Former Vanity Fair editor Graydon Carter denies Ms. Guiffre’s story. Mr. Clinton, who is not accused of any criminal wrongdoing, said he had not spoken to Epstein in over a decade before the 2019 charges and had never visited Epstein’s private island.
“President Clinton knows nothing about the terrible crimes Jeffrey Epstein pleaded guilty to in Florida some years ago, or those with which he has been recently charged in New York,” Mr. Clinton’s spokesman, Angel Urena, said in a 2019 statement.
The newly unsealed court documents make previously undisclosed and tawdry claims about the former president. In 2016 testimony from one of Epstein’s victims, Johanna Sjoberg, who said she was victimized by Epstein from 2001 until 2006, said Epstein told her Mr. Clinton “likes them young, referring to girls.”
Ms. Sjoberg also named Mr. Trump in the 2016 deposition. She told the court Epstein planned to “call up Trump” when his jet was diverted to Atlantic City, New Jersey, where Mr. Trump once operated a hotel and casino.
Mr. Trump said he was “not a fan” of Epstein and had banned him from his Mar-a-Lago club before 2008, when, according to a book about Mr. Trump, Epstein hit on the teenage daughter of another club member.

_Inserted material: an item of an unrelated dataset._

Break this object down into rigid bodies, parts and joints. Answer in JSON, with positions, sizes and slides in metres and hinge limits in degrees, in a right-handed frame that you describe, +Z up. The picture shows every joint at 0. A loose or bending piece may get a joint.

Prince Andrew’s name, long associated with Epstein, resurfaces in the newly disclosed documents. Witnesses in the case say they saw Andrew and his former wife, Sarah Ferguson, at Epstein’s home, as well as presidential candidate Robert F. Kennedy Jr., celebrity hairstylist Frederick Fekkai and various “Noble Prize winners.”
Mr. Kennedy said he was twice a passenger on Epstein’s jet but otherwise “had no relationship with him,” and knew nothing about his crimes, he told News Nation.
Ms. Giuffre settled a lawsuit with the British royal for an estimated $16 million based on accusations Epstein and Maxwell forced her to have sex with him when she was 17 years old. He denied the charges and said he never met Ms. Giuffre.